Implementing Feature Governance

As your feature store grows, governance becomes essential. Implement a feature registry that documents every feature: its definition, owner, update frequency, dependencies, and which models use it. Require data owners to document their features in the registry before they can be used in production models.

Implement feature versioning. When a feature definition changes, increment the version number rather than overwriting the old definition. This lets existing models continue using the old version while new models can opt into the new version. Version changes should trigger automated retraining of affected models.

Track feature lineage - the upstream data sources and transformations that feed each feature. When a source system changes or a transformation logic is updated, you can automatically identify which features and models are affected. This visibility is crucial for managing impact and coordinating changes across teams.

A feature store eliminates the training-serving skew that undermines predictive model performance in production. By centralizing feature definitions and versioning, you ensure consistency between how models are trained and how they're deployed.

Streaming Versus Batch: Trade-offs and Best Practices

One of the most consequential decisions in designing a data orchestration system is choosing between streaming and batch processing - or more realistically, how to combine both approaches optimally.

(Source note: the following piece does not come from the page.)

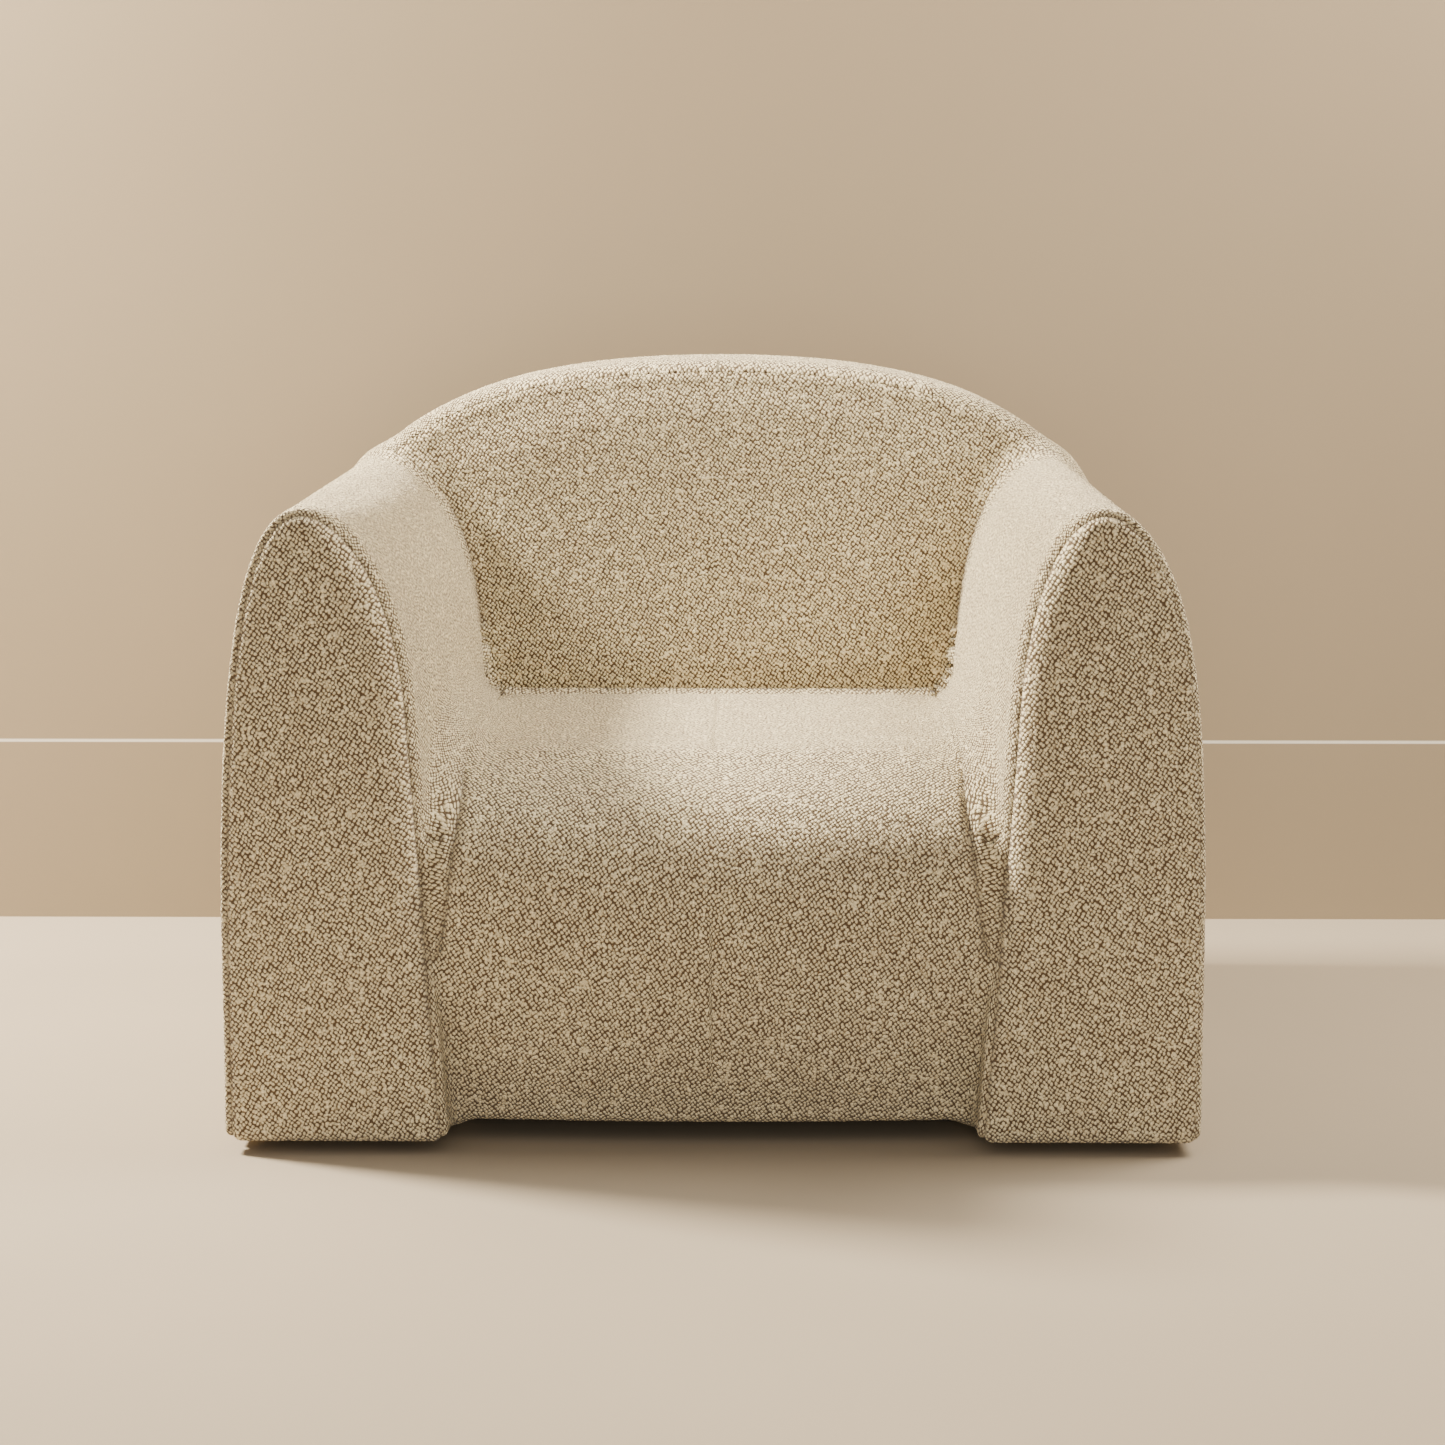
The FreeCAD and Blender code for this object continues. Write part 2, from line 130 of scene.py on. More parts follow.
# ---- where the panels end
LONG_SEAM_HEIGHTS = (0.190, 0.205, 0.275, 0.350, 0.420)
LONG_SEAM_PLACES = (0.300, 0.278, 0.268, 0.258, 0.256)  # from the middle, at each height
REAR_TURN = 0.014  # how far round its edge the outer back may reach
FACE_REACH = 0.05  # how far behind the face the inner back may
SEAT_REACH = 0.02
COVER_REACH = 0.03  # how far off the arm its cover may

# ---- stage
SKIRTING_HEIGHT = 0.248
STAGE_REACH = 30.0
WALL_HEIGHT = 5.0

# ---- colours
PALE_YARN = (0.90, 0.80, 0.54, 1.0)
DULL_YARN = (0.50, 0.37, 0.24, 1.0)
# Colour of the painted shadow that darkens the fabric along each seam's groove.
SEAM_SHADOW = (0.10, 0.065, 0.04, 1.0)
STEEL = (0.52, 0.51, 0.49, 1.0)
NYLON = (0.045, 0.040, 0.036, 1.0)
SKIRTING_LINE = (0.85, 0.80, 0.72, 1.0)
KEY_LIGHT = (1.0, 0.92, 0.75)
SIDE_LIGHT = (1.0, 0.92, 0.77)
FILL_LIGHT = (1.0, 0.93, 0.80)
SURROUND = (1.0, 0.93, 0.84, 1.0)


class ArmchairForm(PropertyGroup):
    edge_radius: FloatProperty(
        name="Front edge", description="Radius round the front of each arm",
        default=0.013, min=0.004, max=0.03, subtype="DISTANCE", unit="LENGTH")
    inner_edge_radius: FloatProperty(
        name="Inner front edge", description="Radius round the front of each arm on the sitter's side",
        default=0.040, min=0.004, max=0.06, subtype="DISTANCE", unit="LENGTH")
    rim_radius: FloatProperty(
        name="Rim", description="Radius round the front of the back's rim",
        default=0.028, min=0.01, max=0.06, subtype="DISTANCE", unit="LENGTH")
    hollow_radius: FloatProperty(
        name="Seat hollow", description="Radius of the hollow where the seat meets an arm",
        default=0.085, min=0.02, max=0.12, subtype="DISTANCE", unit="LENGTH")
    tip_lean: FloatProperty(
        name="Right tip", description="How far the right arm's ridge sits inwards of the left one's",
        default=0.016, min=0.0, max=0.03, subtype="DISTANCE", unit="LENGTH")
    swell: FloatProperty(
        name="Padding swell", description="Most that the padding may rise between its seams",
        default=0.006, min=0.0, max=0.016, subtype="DISTANCE", unit="LENGTH")
    seam_depth: FloatProperty(
        name="Seam depth", description="How far a seam pulls the fabric in",
        default=0.0040, min=0.0, max=0.008, subtype="DISTANCE", unit="LENGTH")
    seam_width: FloatProperty(
        name="Seam width", description="How far from a seam the fabric dips",
        default=0.0050, min=0.002, max=0.02, subtype="DISTANCE", unit="LENGTH")
    knots: FloatProperty(
        name="Knots", description="How far the yarn's knots stand out of the surface",
        default=0.0003, min=0.0, max=0.003, subtype="DISTANCE", unit="LENGTH")
    cell: FloatProperty(
        name="Padding cell", description="Cell of the padding's mesh before it is divided",
        default=0.014, min=0.010, max=0.03, subtype="DISTANCE", unit="LENGTH")


class ArmchairFinish(PropertyGroup):
    yarn: FloatVectorProperty(
        name="Yarn", description="Colour of the boucle's loops", subtype="COLOR",
        size=4, default=(0.79, 0.66, 0.41, 1.0), min=0.0, max=1.0)
    # The gap colour is painted shade: it stands for the shade that falls in the hollows between the
    # loops.
    gap_shade: FloatVectorProperty(
        name="Gaps", description="Colour between the boucle's loops", subtype="COLOR",
        size=4, default=(0.085, 0.052, 0.026, 1.0), min=0.0, max=1.0)
    loop: FloatProperty(
        name="Loop", description="Distance from one loop of the boucle to the next",
        default=0.0036, min=0.002, max=0.02, subtype="DISTANCE", unit="LENGTH")
    beech: FloatVectorProperty(
        name="Beech", description="Colour of the solid wood", subtype="COLOR",
        size=4, default=(0.55, 0.34, 0.18, 1.0), min=0.0, max=1.0)
    plywood: FloatVectorProperty(
        name="Plywood", description="Colour of the plywood's faces", subtype="COLOR",
        size=4, default=(0.60, 0.42, 0.25, 1.0), min=0.0, max=1.0)
    webbing: FloatVectorProperty(
        name="Webbing", description="Colour of the elastic webbing", subtype="COLOR",
        size=4, default=(0.20, 0.15, 0.10, 1.0), min=0.0, max=1.0)
    lining: FloatVectorProperty(
        name="Lining", description="Colour of the dust cover", subtype="COLOR",
        size=4, default=(0.035, 0.033, 0.03, 1.0), min=0.0, max=1.0)


class ArmchairStage(PropertyGroup):
    wall_distance: FloatProperty(
        name="Wall", description="How far behind the origin the wall stands",
        default=0.716, min=0.5, max=5.0, subtype="DISTANCE", unit="LENGTH")
    wall_colour: FloatVectorProperty(
        name="Wall colour", description="Colour of the backdrop's wall", subtype="COLOR",
        size=4, default=(0.305, 0.240, 0.165, 1.0), min=0.0, max=1.0)
    floor_colour: FloatVectorProperty(
        name="Floor colour", description="Colour of the floor", subtype="COLOR",
        size=4, default=(0.295, 0.245, 0.185, 1.0), min=0.0, max=1.0)
    key_power: FloatProperty(
        name="Key light", description="Power of the small light above and to the left",
        default=500.0, min=0.0, max=1000.0, unit="POWER")
    side_power: FloatProperty(
        name="Side light", description="Power of the light above and to the right",
        default=170.0, min=0.0, max=1000.0, unit="POWER")
    fill_power: FloatProperty(
        name="Fill light", description="Power of the low light in front",
        default=72.0, min=0.0, max=1000.0, unit="POWER")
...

Understanding the Trade-offs

Batch processing collects data over a period of time and processes it all at once. A batch job might run hourly or daily, reading all accumulated records, transforming them, and writing results to storage. Batch is efficient - you can process massive volumes with lower per-record costs. But it introduces latency. Data processed in a daily batch job isn't available for scoring until the next run.

Streaming processing handles data continuously, one record or small microbatch at a time. As soon as a record arrives, it's transformed and made available. Streaming enables near-real-time scoring and responses. But it's more complex operationally - you need to manage stateful computations, handle out-of-order arrivals, and deal with exactly-once semantics to avoid double-counting.

The right approach depends on your business requirements:

If you're scoring leads for sales routing, you might need streaming to respond within seconds of a website visit
If you're identifying at-risk customers for outbound campaigns, batch processing might be sufficient - scoring once daily is acceptable
If you're detecting fraud in real-time transactions, you need streaming with sub-second latency

Most mature data orchestration systems use a hybrid approach: streaming for real-time features and immediate scoring needs, batch for stable features and periodic recomputation. This combines the best of both worlds.

Implementing a Hybrid Streaming-Batch Architecture

Start by identifying which features truly need real-time freshness and which can tolerate staleness. A feature like "customer's current session activity" needs streaming. A feature like "customer's industry" can be batch-computed daily.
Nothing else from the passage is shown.